Identify and reproduce every line holding the string "where".

┄┄┄┄┄┄

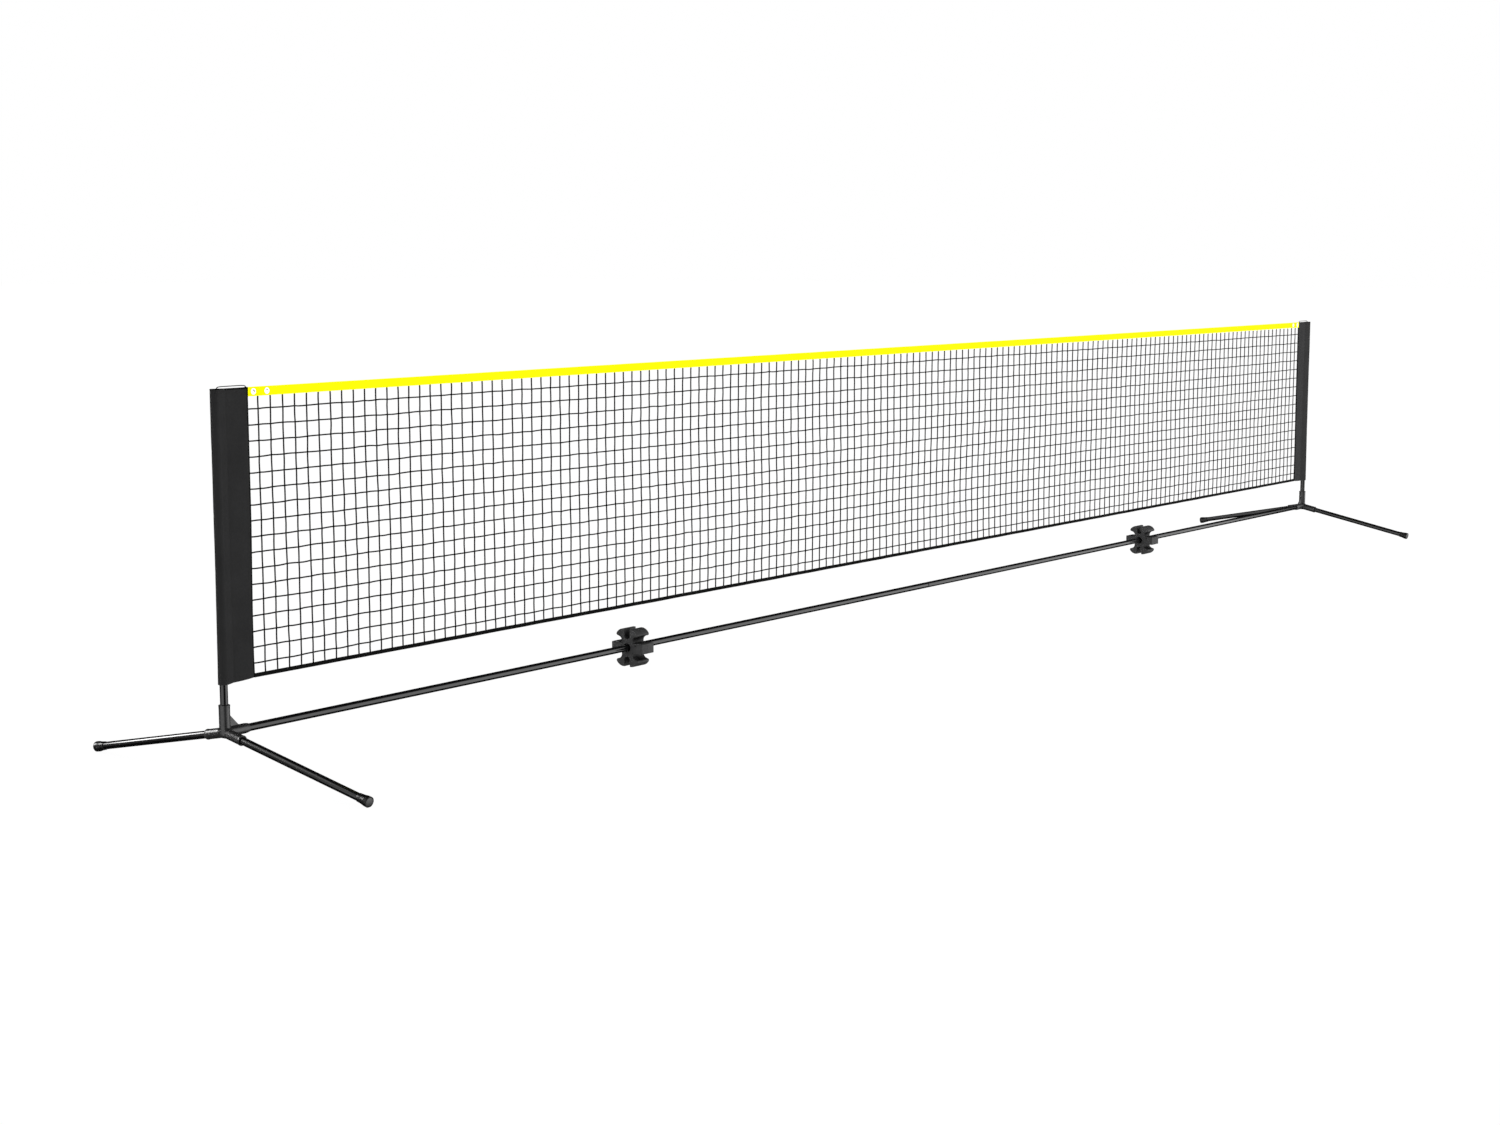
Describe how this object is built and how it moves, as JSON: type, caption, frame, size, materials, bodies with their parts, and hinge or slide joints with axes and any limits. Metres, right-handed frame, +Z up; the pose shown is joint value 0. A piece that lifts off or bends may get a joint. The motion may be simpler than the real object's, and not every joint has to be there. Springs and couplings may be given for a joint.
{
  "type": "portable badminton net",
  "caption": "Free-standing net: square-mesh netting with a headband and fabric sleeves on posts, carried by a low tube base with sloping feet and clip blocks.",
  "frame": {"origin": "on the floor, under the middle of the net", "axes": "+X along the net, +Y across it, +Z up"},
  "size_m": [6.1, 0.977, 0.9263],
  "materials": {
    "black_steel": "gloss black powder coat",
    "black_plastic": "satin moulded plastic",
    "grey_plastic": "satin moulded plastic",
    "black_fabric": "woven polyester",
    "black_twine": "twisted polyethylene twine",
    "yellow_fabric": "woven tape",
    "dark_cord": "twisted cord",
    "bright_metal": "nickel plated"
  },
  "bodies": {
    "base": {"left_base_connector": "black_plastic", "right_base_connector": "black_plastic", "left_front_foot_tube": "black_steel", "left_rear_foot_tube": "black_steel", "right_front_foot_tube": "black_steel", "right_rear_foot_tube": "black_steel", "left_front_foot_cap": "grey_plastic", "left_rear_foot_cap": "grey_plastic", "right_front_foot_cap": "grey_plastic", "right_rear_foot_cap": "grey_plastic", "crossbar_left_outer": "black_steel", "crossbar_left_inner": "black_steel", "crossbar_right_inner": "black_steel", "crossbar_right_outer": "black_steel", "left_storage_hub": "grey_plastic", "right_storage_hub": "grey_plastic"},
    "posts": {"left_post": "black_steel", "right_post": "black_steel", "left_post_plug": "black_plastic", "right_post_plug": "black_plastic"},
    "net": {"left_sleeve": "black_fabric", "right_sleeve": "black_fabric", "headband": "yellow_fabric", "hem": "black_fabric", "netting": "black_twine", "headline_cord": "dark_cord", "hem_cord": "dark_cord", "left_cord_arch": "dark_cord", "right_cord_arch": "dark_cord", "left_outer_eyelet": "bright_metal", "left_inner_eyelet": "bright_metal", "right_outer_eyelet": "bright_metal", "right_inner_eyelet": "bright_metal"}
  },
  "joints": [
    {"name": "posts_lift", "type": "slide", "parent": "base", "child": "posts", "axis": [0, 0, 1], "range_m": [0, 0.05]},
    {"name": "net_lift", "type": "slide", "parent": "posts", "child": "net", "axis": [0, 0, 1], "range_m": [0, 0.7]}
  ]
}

┄┄┄┄┄┄

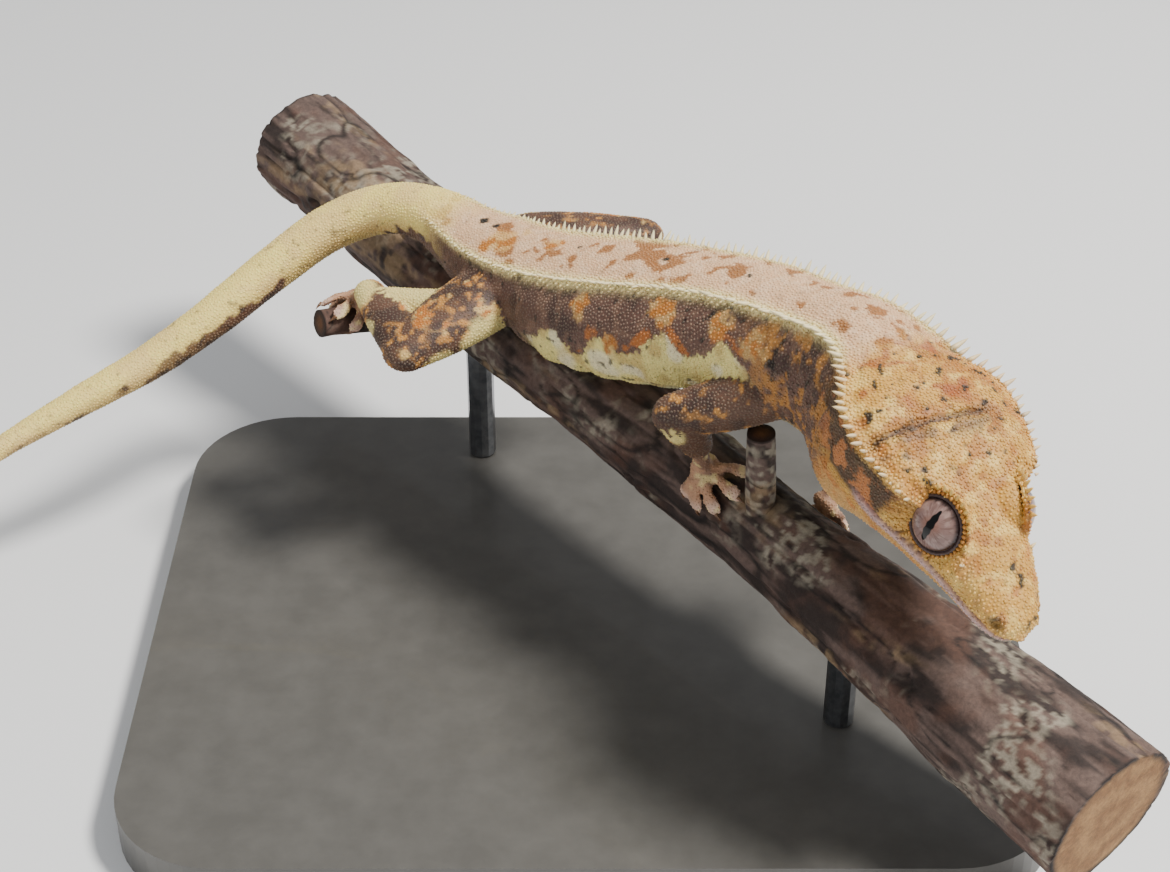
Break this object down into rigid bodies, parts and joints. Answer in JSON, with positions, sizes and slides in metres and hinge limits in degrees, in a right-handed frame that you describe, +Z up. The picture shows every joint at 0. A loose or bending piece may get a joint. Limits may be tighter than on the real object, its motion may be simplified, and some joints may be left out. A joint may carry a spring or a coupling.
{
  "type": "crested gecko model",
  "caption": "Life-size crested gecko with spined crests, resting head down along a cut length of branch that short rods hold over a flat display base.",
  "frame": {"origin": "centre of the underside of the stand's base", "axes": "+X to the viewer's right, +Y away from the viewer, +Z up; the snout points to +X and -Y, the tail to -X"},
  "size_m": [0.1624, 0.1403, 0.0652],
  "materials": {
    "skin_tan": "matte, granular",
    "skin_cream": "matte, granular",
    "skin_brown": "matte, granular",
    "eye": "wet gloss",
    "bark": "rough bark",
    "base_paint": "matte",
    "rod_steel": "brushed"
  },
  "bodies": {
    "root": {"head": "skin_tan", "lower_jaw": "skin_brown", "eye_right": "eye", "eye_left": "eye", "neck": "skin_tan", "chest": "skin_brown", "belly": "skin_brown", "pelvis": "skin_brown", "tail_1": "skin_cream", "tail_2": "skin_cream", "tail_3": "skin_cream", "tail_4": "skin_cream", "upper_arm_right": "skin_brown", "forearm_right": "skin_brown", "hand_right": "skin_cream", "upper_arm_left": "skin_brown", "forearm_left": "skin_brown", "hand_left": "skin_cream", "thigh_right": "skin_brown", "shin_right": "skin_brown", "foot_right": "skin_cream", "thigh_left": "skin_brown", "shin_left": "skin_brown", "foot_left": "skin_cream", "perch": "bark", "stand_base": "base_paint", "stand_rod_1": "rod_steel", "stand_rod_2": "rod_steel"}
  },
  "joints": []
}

┄┄┄┄┄┄

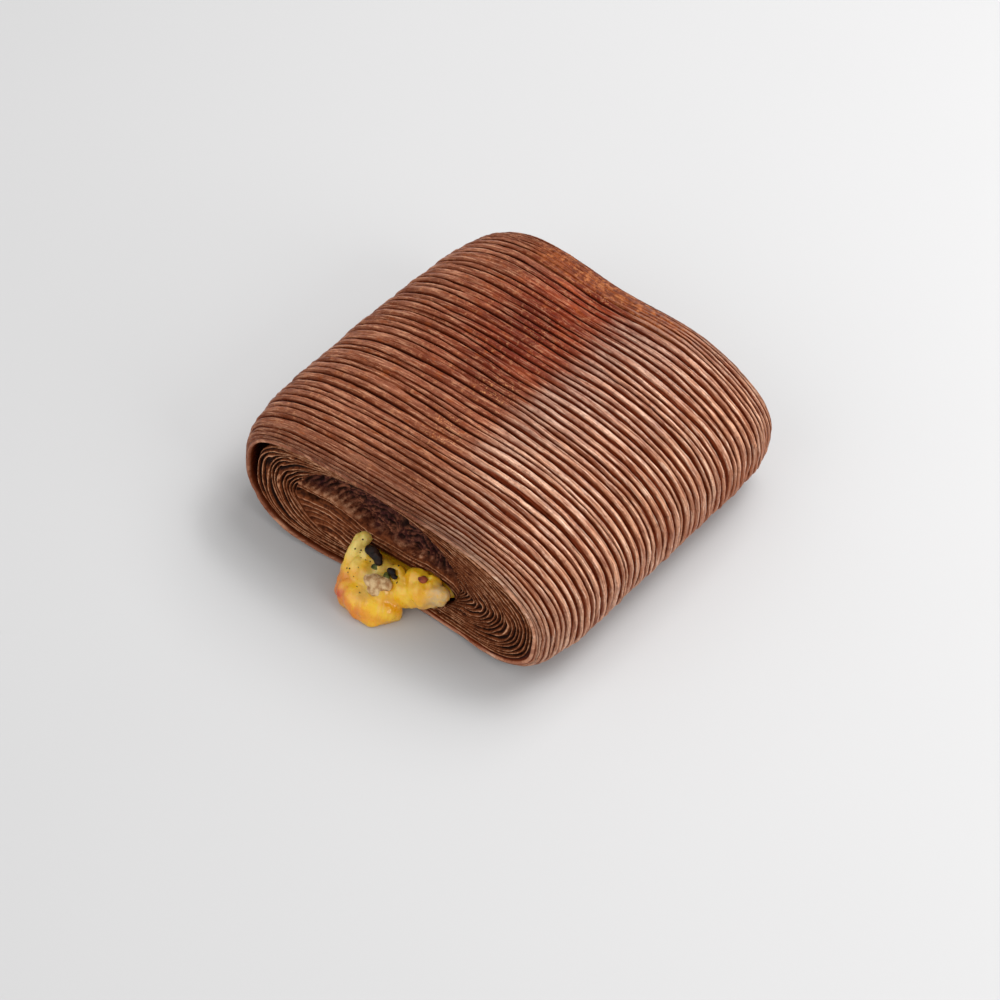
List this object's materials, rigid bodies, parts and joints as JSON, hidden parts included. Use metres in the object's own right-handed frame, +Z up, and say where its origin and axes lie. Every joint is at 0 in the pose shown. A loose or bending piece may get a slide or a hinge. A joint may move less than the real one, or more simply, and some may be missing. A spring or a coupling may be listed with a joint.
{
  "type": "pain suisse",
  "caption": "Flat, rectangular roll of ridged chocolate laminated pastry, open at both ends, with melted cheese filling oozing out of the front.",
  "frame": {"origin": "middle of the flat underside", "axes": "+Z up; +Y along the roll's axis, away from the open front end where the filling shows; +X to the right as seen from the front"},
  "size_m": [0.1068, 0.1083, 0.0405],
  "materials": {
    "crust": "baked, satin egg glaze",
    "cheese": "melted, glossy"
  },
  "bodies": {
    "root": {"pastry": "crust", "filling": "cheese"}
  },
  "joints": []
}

┄┄┄┄┄┄

SOLUTION:
List this object's materials, rigid bodies, parts and joints as JSON, hidden parts included. Use metres in the object's own right-handed frame, +Z up, and say where its origin and axes lie. Every joint is at 0 in the pose shown. A loose or bending piece may get a slide or a hinge. A joint may move less than the real one, or more simply, and some may be missing. A spring or a coupling may be listed with a joint.
  "frame": {"origin": "middle of the flat underside", "axes": "+Z up; +Y along the roll's axis, away from the open front end where the filling shows; +X to the right as seen from the front"},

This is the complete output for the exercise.